The maintenance routine that actually works
Effective laminate maintenance relies on dry methods and specialized cleaners that leave no residue. A high-quality microfiber mop and a spray-on cleaner designed specifically for hard-surface laminates are the only tools required for a long-lasting finish. You do not need the heavy chemicals used for hardwood floors or the abrasive cleaners used for grout. Follow this checklist to keep your floors in professional condition.
- Sweep or vacuum with a soft brush attachment daily to remove abrasive grit.
- Use felt protectors on all furniture legs to prevent deep scratches in the melamine.
- Avoid wet mopping; use a damp microfiber pad instead.
- Clean spills immediately to prevent moisture from reaching the plank seams.
- Maintain indoor humidity between 30 and 50 percent to minimize floor movement.
- Never use steel wool or scouring pads on the surface.
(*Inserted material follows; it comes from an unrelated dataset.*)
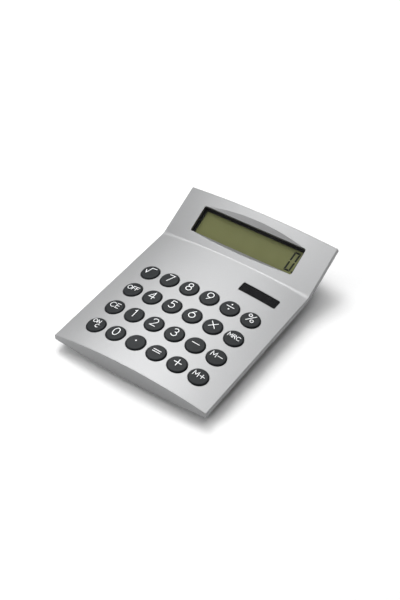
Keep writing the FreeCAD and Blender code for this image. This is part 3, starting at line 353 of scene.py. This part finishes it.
def solar_cell(name):
    """Near-black amorphous silicon, faintly streaked."""
    material, tree, shader = new_material(name)
    vector = coordinates(tree, scale=(1, 6, 1))
    streak = noise(tree, vector, 3 * MM)
    colour = varied(tree, streak, (0.004, 0.004, 0.005), (0.009, 0.008, 0.010))
    tree.links.new(colour, shader.inputs["Base Color"])
    tree.links.new(varied(tree, streak, 0.18, 0.28), shader.inputs["Roughness"])
    shader.inputs["Specular IOR Level"].default_value = 0.1
    bump(tree, shader, streak, strength=0.05, distance=0.01 * MM)
    return material


def backdrop_paper(name):
    """Plain matt white paper."""
    material, tree, shader = new_material(name)
    fibre = noise(tree, coordinates(tree), 1.5 * MM)
    colour = varied(tree, fibre, (0.88, 0.88, 0.88), (0.90, 0.90, 0.90))
    tree.links.new(colour, shader.inputs["Base Color"])
    shader.inputs["Roughness"].default_value = 0.9
    shader.inputs["Specular IOR Level"].default_value = 0.1
    return material


# By the record's material slot. For a moulded one: colour, roughness, grain and its depth.
MATERIALS = {
    "silver_case": metallic_paint("silver_paint", (0.300, 0.302, 0.305)),
    "grey_cover": moulded("grey_abs", (0.22, 0.225, 0.235), 0.55, 0.35 * MM, 0.06 * MM),
    "foot_rubber": moulded("foot_rubber", (0.022, 0.022, 0.024), 0.75, 0.3 * MM, 0.05 * MM),
    "key_rubber": key_rubber("key_rubber"),
    "black_plastic": moulded(
        "black_plastic", (0.006, 0.006, 0.0065), 0.5, 0.3 * MM, 0.03 * MM, gloss=0.25),
    "clear_pane": clear_acrylic(
        "clear_acrylic", (0.10, 0.11, 0.10), alpha_low=0.02, alpha_high=0.15, roughness=0.08),
    "lcd": lcd_glass("lcd_glass"),
    "reflector_film": brushed_metal("reflector_film", (0.62, 0.62, 0.58), 0.35, (1, 12, 1)),
    "flat_cable": flat_cable("flat_cable"),
    "tinted_pane": tinted_acrylic("tinted_acrylic"),
    "solar_glass": solar_cell("solar_cell"),
    "wire_red": moulded("red_insulation", (0.42, 0.012, 0.010), 0.4, 0.5 * MM, 0.02 * MM),
    "wire_black": moulded("black_insulation", (0.012, 0.012, 0.012), 0.4, 0.5 * MM, 0.02 * MM),
    "circuit_board": circuit_board("circuit_board"),
    "epoxy": moulded("black_epoxy", (0.010, 0.010, 0.010), 0.2, 1.2 * MM, 0.05 * MM),
    "capacitor_sleeve": moulded("blue_sleeve", (0.012, 0.025, 0.16), 0.25, 0.6 * MM, 0.02 * MM),
    "silicone": moulded("grey_silicone", (0.50, 0.50, 0.47), 0.55, 0.5 * MM, 0.03 * MM),
    "carbon_rubber": moulded("carbon_rubber", (0.010, 0.010, 0.010), 0.8, 0.2 * MM, 0.03 * MM),
    "plated_steel": brushed_metal("plated_steel", (0.56, 0.56, 0.55), 0.28, (1, 1, 8)),
    "battery_steel": brushed_metal("battery_steel", (0.66, 0.65, 0.62), 0.2, (8, 1, 1)),
}
INK = printed_ink("legend_ink")
SEGMENT = lcd_segment("lcd_segment")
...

The final word on floor performance
The obsession with shine is a carryover from the days of solid wood and linoleum. Modern flooring technology has moved past the need for topical coatings. When you buy a laminate floor, you are buying a finished product. It is engineered to look a certain way for twenty years. Trying to change that look with wax is an expensive mistake. I have seen many people lose their warranties because they used unapproved cleaning products. Most manufacturers explicitly forbid the use of wax. If you want a shiny floor, buy a high-gloss laminate. Do not try to turn a matte floor into a glossy one with a bottle of chemicals. It will fail. It will look terrible. And eventually, you will be calling someone like me to come tear it out and start over. Respect the engineering of the material. Keep it dry, keep it clean, and leave the wax in the cleaning aisle.